_REQUIRED TASK_.
Write out exactly the lines between the line containing "condenser_fan_frame();" and the line containing "for body, members", including both of those lines, and nothing more.

_DATA PROVIDED_.
## START

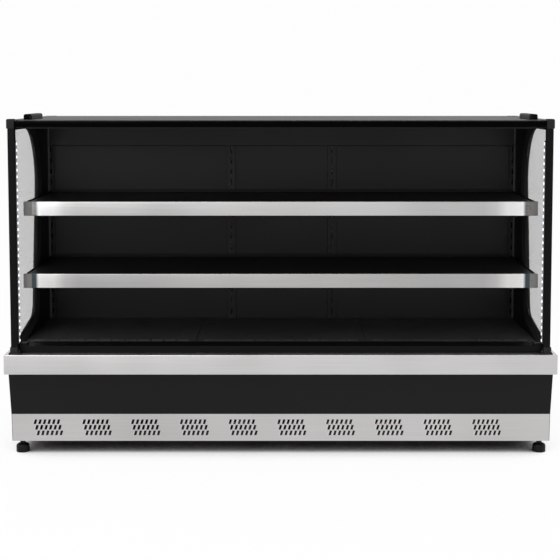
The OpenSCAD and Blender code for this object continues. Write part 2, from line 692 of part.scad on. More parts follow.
// Folded rail: a face with returns along its top and bottom, and a leg against the pan
module shelf_rail(slot, set) color(c_steel) {
  top = shelf_z(slot) + rail_rise;
  half = rail_x - rail_cap_w;
  y = shelf_y(set);
  wide_block(half, [y, y + sheet], [top - rail_h, top]);
  wide_block(half, [y, y + rail_t], [top - sheet, top]);
  wide_block(half, [y + rail_t - sheet, y + rail_t], [top - rail_rise - 14, top]);
  wide_block(half, [y, y + rail_t], [top - rail_h, top - rail_h + sheet]);
}
module rail_caps(slot, set) color(c_grey) both_ends() {
  top = shelf_z(slot) + rail_rise;
  y = shelf_y(set);
  difference() {
    block([rail_x - rail_cap_w + gap / 3, rail_x], [y - 0.5, y + rail_t + 1], [top - rail_h, top]);
    block([rail_x - rail_cap_w - 1, rail_x - 2.5], [y + 2, y + rail_t + 2],
      [top - rail_h + 2, top - 2]);
  }
}
module shelf_pan_top() shelf_pan(top_slot, top_set);
module shelf_brackets_top() shelf_brackets(top_slot, top_set);
module shelf_rail_top() shelf_rail(top_slot, top_set);
module rail_caps_top() rail_caps(top_slot, top_set);
module shelf_pan_mid() shelf_pan(mid_slot, mid_set);
module shelf_brackets_mid() shelf_brackets(mid_slot, mid_set);
module shelf_rail_mid() shelf_rail(mid_slot, mid_set);
module rail_caps_mid() rail_caps(mid_slot, mid_set);

// Fans, drawn with the axis along Z and set with it along the depth
module fan_frame(size, tip_r, deep) {
  hub = tip_r * 0.38;
  motor_h = deep * 0.45;
  difference() {
    translate([-size / 2, -size / 2, 0]) cube([size, size, deep]);
    translate([0, 0, -1]) cylinder(r = tip_r + 2, h = deep + 2);
  }
  translate([0, 0, deep - motor_h]) cylinder(r = hub, h = motor_h);
  for (a = [45:90:315]) rotate([0, 0, a]) translate([hub - 1, -3, deep - 4])
    cube([tip_r - hub + 4, 6, 4]);
  translate([0, 0, 5]) cylinder(r = fan_shaft_r, h = deep - motor_h - 4);
}
module fan_rotor(tip_r, deep) {
  hub = tip_r * 0.38;
  rotor_h = deep * 0.55 - 6;
  difference() {
    union() {
      translate([0, 0, 5]) cylinder(r = hub, h = rotor_h);
      intersection() {
        translate([0, 0, 4]) cylinder(r = tip_r, h = rotor_h + 1);
        for (a = [0:72:288]) rotate([0, 0, a]) translate([hub - 1, 0, 5 + rotor_h / 2])
          rotate([38, 0, 0]) translate([0, -deep, -0.8]) cube([tip_r, 2 * deep, 1.6]);
      }
    }
    translate([0, 0, 1]) cylinder(r = fan_shaft_r + run_gap, h = deep);
  }
}
module fan_at(x, y, z) translate([x, y, z]) rotate([-90, 0, 0]) children();
fan_xs = [for (i = [0:FANS - 1]) (i - (FANS - 1) / 2) * fan_pitch];
module fan_plate() color(c_zinc) difference() {
  wide_block(inner_x, [y_fan_plate, y_fan_plate + sheet], [z_floor + sheet, z_ledge]);
  for (x = fan_xs) translate([x, 0, fan_z])
    bar_y(fan_tip_r + 2, [y_fan_plate - 1, y_fan_plate + sheet + 1]);
}
module evaporator_fan_frames() color(c_rubber) for (x = fan_xs)
  fan_at(x, y_fan_plate + sheet, fan_z) fan_frame(fan_size, fan_tip_r, fan_deep);
module evaporator_fan(i) color(c_trim)
  fan_at(fan_xs[i], y_fan_plate + sheet, fan_z) fan_rotor(fan_tip_r, fan_deep);
module evaporator_fan_left() evaporator_fan(0);
module evaporator_fan_mid() evaporator_fan(1);
module evaporator_fan_right() evaporator_fan(2);

// Coils: thin fins on straight tubes that return through bends. With an even number of
// levels, each row of tubes starts and ends on the right.
tube_out = 6;
function spaced(span, n) = [for (i = [0:n - 1]) span[0] + (span[1] - span[0]) * (i + 0.5) / n];
module coil(x, y, z, fin_pitch, rows, levels, tube_r) {
  fins = floor((x[1] - x[0]) / fin_pitch);
  dz = (z[1] - z[0]) / levels;
  ys = spaced(y, rows);
  zs = spaced(z, levels);
  for (i = [0:fins]) let (at = x[0] + i * fin_pitch) along_x([at, at + 0.6]) difference() {
    translate([y[0], z[0]]) square([y[1] - y[0], z[1] - z[0]]);
    for (a = ys, b = zs) translate([a, b]) circle(tube_r + run_gap, $fn = 24);
  }
  for (a = ys, b = zs) translate([0, a, b])
    bar_x(tube_r, [x[0] - tube_out, x[1] + tube_out], $fn = 24);
  for (a = ys, k = [0:levels - 2]) let (right = k % 2 == 1)
    translate([right ? x[1] + tube_out : x[0] - tube_out, a, (zs[k] + zs[k + 1]) / 2])
      rotate([0, right ? 90 : -90, 0]) rotate([90, 0, 0]) rotate_extrude(angle = 180, $fn = 24)
        translate([dz / 2, 0]) circle(tube_r, $fn = 24);
}
evap_rows = 3;
evap_levels = 4;
module evaporator_coil() color(c_zinc) {
  coil([evap_x, evap_x + evap_l], evap_y, evap_z, 40, evap_rows, evap_levels, 5);
  for (x = [evap_x - 2.5, evap_x + evap_l + 1.5])
    block([x, x + 1.5], [evap_y[0], evap_y[1]], [z_floor + sheet, evap_z[0] - 0.2]);
}
cond_x = [cond_at[0] - cond_l / 2, cond_at[0] + cond_l / 2];
cond_y = [cond_at[1] - cond_deep / 2, cond_at[1] + cond_deep / 2];
cond_z = [z_pan, z_pan + cond_h];
cond_rows = 2;
cond_levels = 6;
module condenser_coil() color(c_zinc)
  coil(cond_x, cond_y, cond_z, 20, cond_rows, cond_levels, 4);
y_shroud = cond_y[1] + gap;
cond_fan_z = z_pan + cond_h / 2;
module condenser_fan_frame() color(c_trim) {
  difference() {
    block(cond_x, [y_shroud, y_shroud + 1.5], cond_z);
    translate([cond_at[0], 0, cond_fan_z]) bar_y(cond_tip_r + 2, [y_shroud - 1, y_shroud + 3]);
  }
  fan_at(cond_at[0], y_shroud + 1.5, cond_fan_z) fan_frame(2 * cond_tip_r + 12, cond_tip_r, 50);
}
module condenser_fan() color(c_trim)
  fan_at(cond_at[0], y_shroud + 1.5, cond_fan_z) fan_rotor(cond_tip_r, 50);

// Compressor: a welded can with a domed top on a foot plate with four rubber mounts
mount_h = 10;
module compressor() color(c_rubber) translate([comp_at[0], comp_at[1], z_pan]) {
  foot = comp_r + 14;
  for (x = [-foot, foot], y = [-60, 60]) translate([x, y, 0]) cylinder(r = 10, h = mount_h);
  block([-foot - 14, foot + 14], [-74, 74], [mount_h, mount_h + 3]);
  translate([0, 0, mount_h + 2.9]) rotate_extrude() polygon(concat(
    [[0, 0], [comp_r - 8, 0], [comp_r, 8]],
    [for (a = [0:9:90]) [comp_r - 34 * (1 - cos(a)), comp_h - 40 + 30 * sin(a)]],
    [[0, comp_h - 10]]));
  block([-22, 22], [comp_r - 4, comp_r + 30], [40, 100]);
}
// Pipes run square to each other, with a ball at each bend
module pipe(r, route) {
  for (i = [0:len(route) - 2]) let (a = route[i], b = route[i + 1], v = b - a,
      turn = abs(v[0]) > 0 ? [0, 90, 0] : abs(v[1]) > 0 ? [-90, 0, 0] : [0, 0, 0],
      start = v[0] + v[1] + v[2] > 0 ? a : b)
    translate(start) rotate(turn) cylinder(r = r, h = norm(v), $fn = 24);
  for (i = [1:len(route) - 2]) translate(route[i]) sphere(r, $fn = 24);
}
suction_z = z_pan + 108;
drier_r = 12;
module refrigerant_pipes() color(c_copper) {
  evap_end = evap_x + evap_l + tube_out + gap;
  evap_ys = spaced(evap_y, evap_rows);
  evap_zs = spaced(evap_z, evap_levels);
  cond_end = cond_x[1] + tube_out + gap;
  cond_row = spaced(cond_y, cond_rows)[1];
  cond_zs = spaced(cond_z, cond_levels);
  hot_z = cond_zs[cond_levels - 1];
  liquid_z = cond_zs[0];
  up = [pipe_hole[0] - 14, pipe_hole[1] + 8];
  down = [pipe_hole[0] + 14, pipe_hole[1] - 10];
  back_x = comp_at[0] + comp_r + 60;
  hot_x = comp_at[0] - comp_r - 84;
  evap_top = evap_zs[evap_levels - 1];
  // Suction line, from the evaporator to the compressor
  pipe(5, [[evap_end, evap_ys[1], evap_top], [up[0], evap_ys[1], evap_top],
    [up[0], up[1], evap_top], [up[0], up[1], suction_z], [back_x, up[1], suction_z],
    [back_x, comp_at[1], suction_z], [comp_at[0] + comp_r + gap, comp_at[1], suction_z]]);
  // Hot gas line, from the compressor to the condenser
  pipe(4, [[comp_at[0] - comp_r - gap, comp_at[1], suction_z], [hot_x, comp_at[1], suction_z],
    [hot_x, cond_row, suction_z], [hot_x, cond_row, hot_z], [cond_end, cond_row, hot_z]]);
  // Liquid line, through the drier to the evaporator
  pipe(4, [[cond_end, cond_row, liquid_z], [down[0], cond_row, liquid_z],
    [down[0], down[1], liquid_z], [down[0], down[1], evap_zs[0]],
    [down[0], evap_ys[0], evap_zs[0]], [evap_end, evap_ys[0], evap_zs[0]]]);
  translate([cond_end + 160, cond_row, liquid_z]) bar_x(drier_r, [0, 110], $fn = 24);
}
// Drain from the tub's floor to a spigot that passes through the base pan
module drain_pipe() color(c_grey) {
  y = drain_at[1] - 80;
  z = z_tub - 34;
  low = ground_clear + 2;
  difference() {
    union() {
      translate([drain_at[0], y, z]) cylinder(r = drain_pipe_r, h = z_floor + sheet - z);
      translate([drain_at[0], y, z]) sphere(drain_pipe_r);
      translate([drain_at[0], 0, z]) bar_y(drain_pipe_r, [y, drain_at[1]]);
      translate([drain_at[0], drain_at[1], z]) sphere(drain_pipe_r);
      translate([drain_at[0], drain_at[1], z_pan]) cylinder(r = drain_pipe_r, h = z - z_pan);
      translate([drain_at[0], drain_at[1], low]) cylinder(r = drain_r, h = z - low);
    }
    translate([drain_at[0], y, z]) cylinder(r = drain_r - 2.5, h = z_floor - z + 9);
    translate([drain_at[0], 0, z]) bar_y(drain_r - 2.5, [y, drain_at[1]]);
    translate([drain_at[0], drain_at[1], low - 1]) cylinder(r = drain_r - 2.5, h = z - low + 1);
  }
}
// Electrical box, open towards the base pan, with the controller's bezel on its rear
module electrical_box() color(c_grey) difference() {
  union() {
    block(box_x, box_y, box_z);
    block(display_x, [box_y[1] - 1, box_y[1] + 4],
      [controls_mid - display_h / 2, controls_mid + display_h / 2]);
  }
  block([box_x[0] + 3, box_x[1] - 3], [box_y[0] + 3, box_y[1] - 3], [box_z[0] - 1, box_z[1] - 3]);
  translate([gland_x, 0, controls_mid]) bar_y(9 + run_gap, [box_y[1] - 5, box_y[1] + 1]);
}
module cable_gland() color(c_rubber) translate([gland_x, 0, controls_mid]) difference() {
  union() {
    bar_y(9, [box_y[1] - 12, box_y[1] + 1]);
    translate([0, box_y[1], 0]) rotate([-90, 0, 0]) cylinder(r = 13, h = 8, $fn = 6);
    bar_y(10, [box_y[1] + 7, box_y[1] + 18]);
  }
  bar_y(cable_r, [box_y[1] - 13, box_y[1] + 19]);
}

// Screws with round heads in the two rear panels
module fasteners() color(c_zinc)
  at_screws(concat(service_screws(), rear_screws())) {
    bar_y(screw_r, [y_rear - screw_l, y_rear + 0.1]);
    bar_y(4.5, [y_rear, y_rear + head_h]);
  }

// Levelling feet: a round pad and a threaded stem in the frame's boss
stem_top = ground_clear + frame_h - 8;
module foot(x, y) color(c_rubber) translate([x, y, 0]) {
  rotate_extrude() polygon([
    [0, 0], [foot_r - 1.5, 0], [foot_r, 1.5], [foot_r, 10], [foot_r - 4, 15],
    [foot_r - 7, pad_h - 3], [foot_r - 9, pad_h], [0, pad_h]]);
  translate([0, 0, pad_h - 1]) cylinder(r = stem_r, h = stem_top - pad_h + 1);
  translate([0, 0, pad_h - 1]) cylinder(r = 11, h = 9, $fn = 6);
}
module foot_front_left() foot(-foot_x, frame_y);
module foot_front_right() foot(foot_x, frame_y);
module foot_rear_left() foot(-foot_x, frame_rear_y);
module foot_rear_right() foot(foot_x, frame_rear_y);

base_frame();
base_pan();
base_sides();
plinth_grille();
front_panel();
bumper();
rear_service_panel();
tub_case();
tub_insulation();
tub_liner();
side_panel_left();
side_panel_right();
side_liners();
wall_insulation();
rear_panel();
duct_liner();
roof_panel();
ceiling_panel();
air_outlet_grille();
roof_bars();
canopy_bar();
front_post_left();
front_post_right();
post_caps();
led_strips();
end_glass_left();
end_glass_right();
glass_seals();
window_surrounds();
back_panels();
shelf_uprights();
deck_lip();
deck_pans();
fan_plate();
evaporator_fan_frames();
evaporator_coil();
condenser_coil();
condenser_fan_frame();
compressor();
refrigerant_pipes();
electrical_box();
cable_gland();
drain_pipe();
fasteners();
shelf_pan_top();
shelf_brackets_top();
shelf_rail_top();
rail_caps_top();
shelf_pan_mid();
shelf_brackets_mid();
shelf_rail_mid();
rail_caps_mid();
evaporator_fan_left();
evaporator_fan_mid();
evaporator_fan_right();
condenser_fan();
foot_front_left();
foot_front_right();
foot_rear_left();
foot_rear_right();
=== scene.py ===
import json
from math import atan2, pi, radians

import bpy
from mathutils import Matrix, Vector

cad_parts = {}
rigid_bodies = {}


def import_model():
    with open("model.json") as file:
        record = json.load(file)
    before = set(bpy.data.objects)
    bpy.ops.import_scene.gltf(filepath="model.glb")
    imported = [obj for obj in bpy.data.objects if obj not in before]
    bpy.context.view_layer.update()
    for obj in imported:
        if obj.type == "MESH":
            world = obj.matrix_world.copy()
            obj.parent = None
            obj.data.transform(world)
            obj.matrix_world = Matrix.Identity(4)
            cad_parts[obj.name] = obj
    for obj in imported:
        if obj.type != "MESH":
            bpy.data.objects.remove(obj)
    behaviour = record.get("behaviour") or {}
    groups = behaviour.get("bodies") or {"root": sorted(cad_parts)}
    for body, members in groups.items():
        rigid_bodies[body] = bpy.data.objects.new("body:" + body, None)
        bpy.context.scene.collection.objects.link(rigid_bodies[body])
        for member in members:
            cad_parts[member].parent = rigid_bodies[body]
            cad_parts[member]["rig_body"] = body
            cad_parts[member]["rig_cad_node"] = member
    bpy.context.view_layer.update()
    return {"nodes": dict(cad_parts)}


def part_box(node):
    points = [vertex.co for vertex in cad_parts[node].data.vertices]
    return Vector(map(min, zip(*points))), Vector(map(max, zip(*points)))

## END

_EXERCISE RESPONSE_.
condenser_fan_frame();
compressor();
refrigerant_pipes();
electrical_box();
cable_gland();
drain_pipe();
fasteners();
shelf_pan_top();
shelf_brackets_top();
shelf_rail_top();
rail_caps_top();
shelf_pan_mid();
shelf_brackets_mid();
shelf_rail_mid();
rail_caps_mid();
evaporator_fan_left();
evaporator_fan_mid();
evaporator_fan_right();
condenser_fan();
foot_front_left();
foot_front_right();
foot_rear_left();
foot_rear_right();
=== scene.py ===
import json
from math import atan2, pi, radians

import bpy
from mathutils import Matrix, Vector

cad_parts = {}
rigid_bodies = {}


def import_model():
    with open("model.json") as file:
        record = json.load(file)
    before = set(bpy.data.objects)
    bpy.ops.import_scene.gltf(filepath="model.glb")
    imported = [obj for obj in bpy.data.objects if obj not in before]
    bpy.context.view_layer.update()
    for obj in imported:
        if obj.type == "MESH":
            world = obj.matrix_world.copy()
            obj.parent = None
            obj.data.transform(world)
            obj.matrix_world = Matrix.Identity(4)
            cad_parts[obj.name] = obj
    for obj in imported:
        if obj.type != "MESH":
            bpy.data.objects.remove(obj)
    behaviour = record.get("behaviour") or {}
    groups = behaviour.get("bodies") or {"root": sorted(cad_parts)}
    for body, members in groups.items():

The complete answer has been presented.